Mirta once sent me a video of someone in a shop, supervising the customers. CCTV cameras didn’t function because of frequent power cuts, and people used to shoplift. The inflation reached such dizzying heights that for a carton of eggs, the price was different in the morning and in the afternoon—in the very same shop.

The Maduro regime launched the CLAP food boxes, containing monthly handouts of rice, pasta, oil and other staples. They were stamped with Chávez’s face, and distributed by pro-government committees, often to party loyalists first. If you were tagged as being part of the 'opposition', you could go hungry.

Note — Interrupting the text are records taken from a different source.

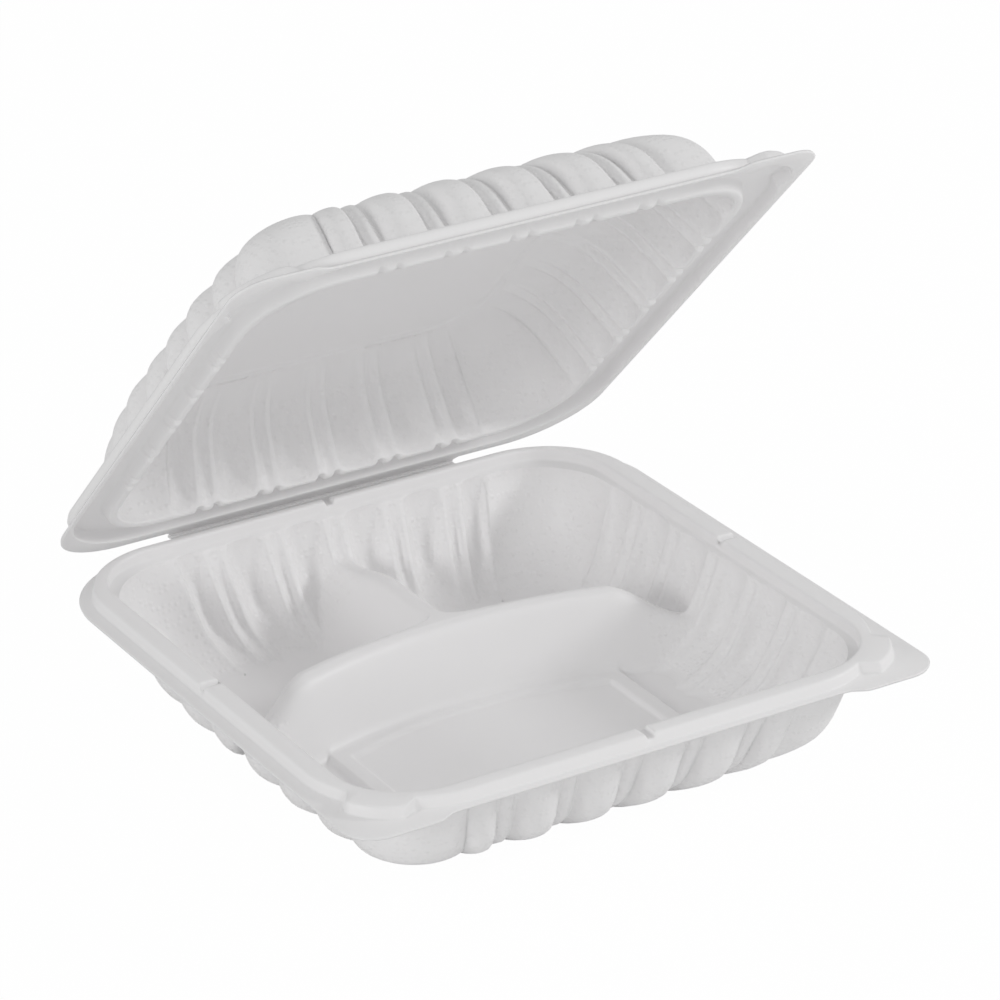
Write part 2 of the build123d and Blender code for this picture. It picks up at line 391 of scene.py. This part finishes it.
def traySteps(x, y):
    # the grid over the floor: closer rows at the divider's edges, bent along its arc by
    # x squared over twice its radius, and less towards the front and the back
    # each mark: its place, how wide the closer rows reach and how much closer they are
    xs = spread(x, [(-3.6, 2.0, 1.5), (3.6, 2.0, 1.5), (-59, 1.5, 1.5), (59, 1.5, 1.5),
                    (52, 1.5, 1), (-52, 1.5, 1)])
    ys = spread(y, [(17.5, 3.4, 3.0), (28.3, 3.4, 3.0), (-73, 1.5, 1.5), (-66, 1.5, 1.5),
                    (8, 3.0, 0.5)])
    gx, gy = np.meshgrid(xs, ys, indexing="ij")
    bend = -(gx**2) / (2 * divider["arcR"])
    share = smooth((gy + 70) / 75) * smooth((85 - gy) / 50)
    return np.stack([gx, gy + bend * share], -1)


def trayShell():
    # rings from the flange's edge over the bead and down the wall, then the grid over the floor
    # each outline: half width, front, back, corner radius at the front and at the back
    # each pair: how far the ring lies beyond its outline, and its height from the flange
    # each row of the wall: height, half width between grooves, closing in, lobes
    tray = {
        **flange,
        "half": 112.5,
        "back": 111.3,
        "backR": 38.0,
        "beadOut": (107.2, 112.9, 109.9, 41.0, 35.0),
        "outside": ((0.5, 0), (0.05, 0.15), (-0.12, 0.7), (-0.62, 3.35), (-0.85, 3.95),
                    (-1.6, 4.28)),
        "beadIn": (99.5, 105.6, 105.6, 27.0, 27.0),
        "inside": ((1.35, 4.28), (0.55, 4.15), (0.12, 3.75), (0, 3.0), (0, 0.8), (0, -0.6)),
        "rows": 25,
        "wall": [(-1.0, 97.9, 1.0, 1.3), (-2.2, 97.4, 0.998, 2.2), (-5, 96.4, 0.992, 3.6),
                 (-9, 94.8, 0.982, 4.8), (-14, 92.6, 0.97, 5.8), (-20, 89.8, 0.951, 6.8),
                 (-24, 87.8, 0.938, 7.3), (-28, 85.3, 0.925, 7.3), (-31, 82.6, 0.905, 6.7),
                 (-33.8, 79.4, 0.884, 5.8), (-36.3, 75.8, 0.862, 4.9),
                 (-38.3, 72.6, 0.842, 4.1), (-39.2, 69.6, 0.83, 3.6)],
    }
    rings = []

    def add(ring, z):
        rings.append(np.column_stack([ring, np.full(len(ring), rimZ + z)]))

    add(flangeEdge(tray), -0.25)
    add(flangeEdge(tray, 0.5), 0)
    for g, z in tray["outside"]:
        add(withLocks(grown(tray["beadOut"], g), g), z)
    for g, z in tray["inside"]:
        add(outline(grown(tray["beadIn"], g)), z)
    for z, gx, k, amp in spline(tray["wall"], tray["rows"]):
        add(lobedRing(gx, k, amp), z)
    return shell("base_tray", rings, traySteps, trayLift)


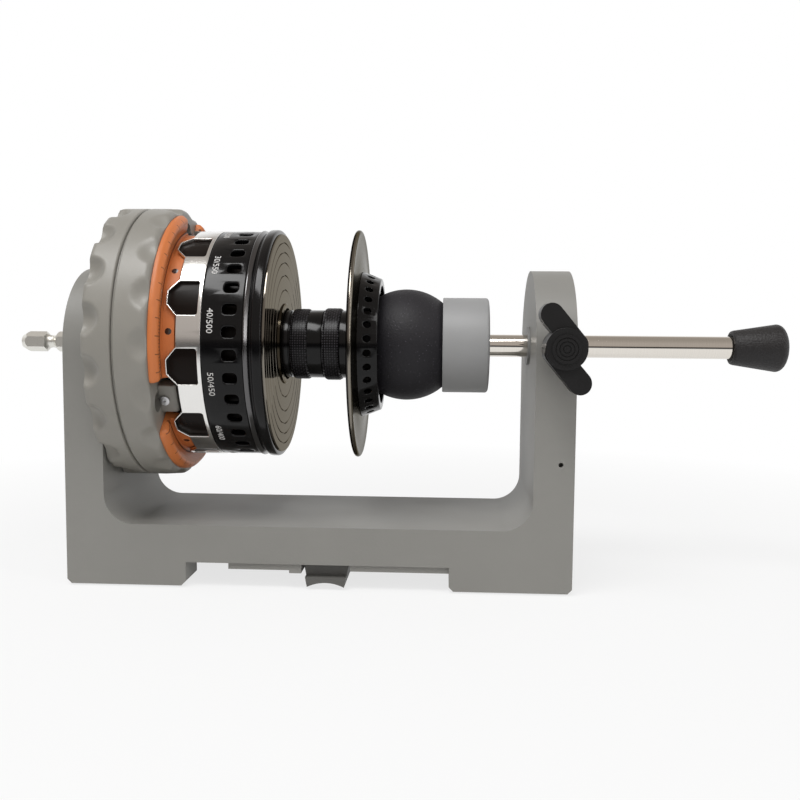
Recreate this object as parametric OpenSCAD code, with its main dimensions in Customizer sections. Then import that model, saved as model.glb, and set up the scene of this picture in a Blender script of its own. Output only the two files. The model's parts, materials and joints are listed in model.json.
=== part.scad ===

And it gets worse—you needed a homeland card, a new QR code-based card which has your socioeconomic status registered, so that they can make an educated guess about whether you voted for the regime or not. This was in addition to the Cedula, the national identity card.

CLAPs were no charity, but the government’s most powerful weapon for buying votes. Thus, the regime weaponised hunger to stay in power.

My in-laws resisted getting the homeland card, until it was made mandatory for everything, including hospital visits.

My former father-in-law died in 2020 due to failing health and lack of medical care. My wife couldn’t visit her father in his last months or even attend his funeral because it took more than a year to get her passport renewed. The excuses ranged from: "We don’t have money" and "Passports are printed but stuck in Spain", to "The machines aren’t working" and "We don’t have support staff".

Every time I visited the Venezuelan Embassy in New Delhi, it grew smaller. It went from occupying the entire ground floor to becoming a tiny apartment.

Looking beyond the markets and streets, it became clear how deeply the regime had co-opted the state. From 2020 onwards, over half of Maduro’s cabinet members were active military officers. Even the Governors of many states, supposedly local leaders, were generals.

The Aftermath of the 'Dark' Years

My mother-in-law, who visited India in 2022-23, was surprised to see people brandishing cellphones in public, among other things. Doing that back home is an invitation for robbery, she says.

Mirta, whose grandfather migrated from Spain to Venezuela, had once promised never to leave her homeland. Now, she has sold her big house for a paltry sum and moved in with her son in Argentina. When I texted her recently saying that Maduro will face jail time, she sent a 'smiley' emoji and said, “Si dios permite” (If God allows).

Data from the United Nations show that roughly 8 million people have fled Venezuela since 2014.

Look around any Latin American city, and you’ll see Venezuelan faces: doctors, students, mothers, who’ve left behind homes, jobs, entire families, just searching for safety.

I don’t support the US' invasion of Venezuela. But I won’t pretend that the picture of Maduro handcuffed and blindfolded didn’t stir something in me. For the first time in years, many Venezuelans I know felt hope that perhaps the nightmare could end soon. They have already sacrificed so much—careers, homes, and whatnot, that the idea of a new beginning, however drastic, feels like a lifeline.

All of us, in one way or another, are still waiting for that miracle.